In fiscal year 1996-1997, the Courts of Appeal required an average of approximately six months to dispose of a pending appeal after it was fully briefed. (Judicial Council of Cal., 1 Court Statistics Rep. (1998) p. 15.)

Section 437c, subdivision (g), states: “Upon the denial of a motion for summary judgment, on the ground that there is a triable issue as to one or more material facts, the court shall, by written or oral order, specify one or more material facts raised by the motion as to which the court has determined there exists a triable controversy. This determination shall specifically refer to the evidence proffered in support of and in opposition to the motion which indicates that a triable controversy exists. Upon the grant of a motion for summary judgment, on the ground that there is no triable issue of material fact, the court shall, by written or oral order, specify the reasons for its determination.
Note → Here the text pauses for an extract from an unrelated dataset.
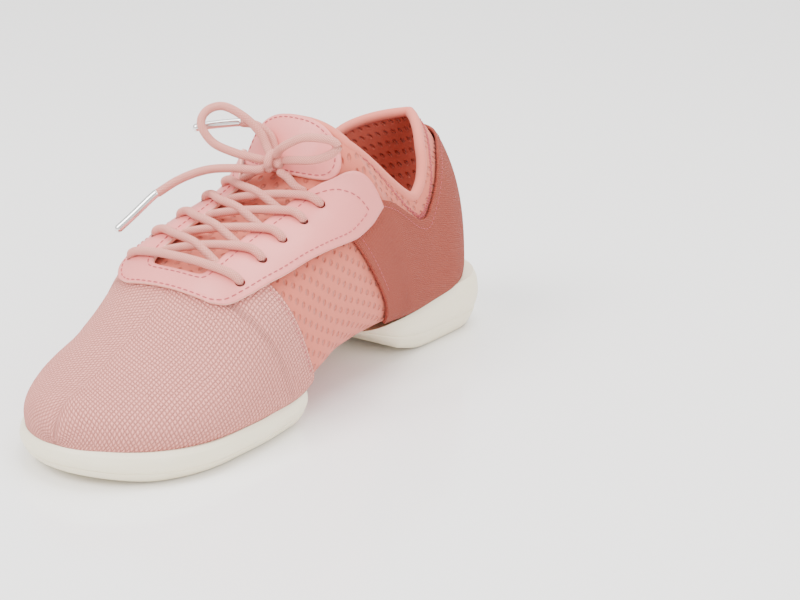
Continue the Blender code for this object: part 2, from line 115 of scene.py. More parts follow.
# Bootie: a stretch upper of perforated foam-backed jersey, sewn as one sock with its front, floor
# and collar, and cemented to both sole pads. Its sides show between vamp and heel, with a staggered
# pattern of soft dimples. All the shells follow this one last.
LENGTH, SIDE_SHIFT = 262.0, 0.9
HEEL_START, TOE_END, TONGUE_TOP = 8.0, 258.0, 72.0
HEEL_ROUND, TOE_ROUND, TOE_DROP = 34.0, 52.0, 12.0
WALL, CANVAS, LEATHER, CANVAS_LIFT = 2.4, 1.4, 1.6, 1.0
FACING_LIFT = CANVAS_LIFT + CANVAS + 0.5
LAST_COLUMNS = ("base", "crest_u", "medial", "lateral", "widest", "crest", "bottom", "round", "under", "lean")
LAST = np.array([
    (8, 26, 30.0, 30.0, 34.0, 97.0, 17.5, 2.7, 3.5, 3.0),
    (20, 41, 30.0, 30.0, 34.0, 100.0, 17.5, 2.7, 3.5, 2.8),
    (40, 65, 31.0, 31.0, 35.0, 105.0, 17.0, 2.7, 3.5, 2.4),
    (60, 90, 33.0, 33.0, 37.0, 109.0, 16.5, 2.7, 3.5, 1.7),
    (72, 105, 34.5, 34.8, 39.0, 110.0, 16.0, 2.7, 3.3, 1.4),
    (80, 117, 35.5, 36.0, 41.0, 91.0, 15.5, 2.8, 3.0, 1.2),
    (88, 127, 36.5, 37.2, 43.0, 80.5, 15.0, 3.0, 2.8, 1.2),
    (104, 139, 38.0, 39.3, 43.0, 76.5, 14.0, 3.0, 2.6, 1.2),
    (120, 150, 39.0, 41.0, 40.0, 73.5, 13.0, 3.0, 2.6, 1.1),
    (136, 162, 40.0, 42.5, 32.0, 70.5, 11.5, 3.0, 2.8, 1.1),
    (150, 172, 41.0, 43.5, 26.0, 67.5, 10.0, 3.0, 3.2, 1.0),
    (160, 182, 42.0, 44.0, 22.0, 63.5, 9.2, 2.9, 3.5, 1.0),
    (170, 190, 42.5, 44.2, 20.0, 57.0, 9.0, 2.6, 3.5, 1.0),
    (185, 201, 42.5, 44.0, 18.5, 49.5, 9.0, 2.3, 3.5, 1.0),
    (200, 212, 42.0, 43.2, 17.5, 43.5, 9.0, 2.1, 3.5, 1.0),
    (216, 225, 41.0, 41.8, 17.0, 38.0, 9.2, 2.1, 3.5, 1.0),
    (232, 237, 40.5, 40.5, 17.0, 33.0, 9.8, 2.1, 3.5, 1.0),
    (246, 248, 40.0, 40.0, 17.0, 29.5, 10.8, 2.1, 3.3, 1.0),
    (258, 258, 39.0, 39.0, 17.0, 28.0, 11.5, 2.1, 3.3, 1.0),
])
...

The order shall specifically refer to the evidence proffered in support of, and if applicable in opposition to, the motion which indicates that no triable issue exists. The court shall also state its reasons for any other determination. The court shall record its determination by court reporter or written order.”

See, e.g., People v. Mendoza Tello (1997) 15 Cal.4th 264, 266-268 [62 Cal.Rptr.2d 437, 933 P.2d 1134], in which our opinion comprises approximately two pages in the Official Reports.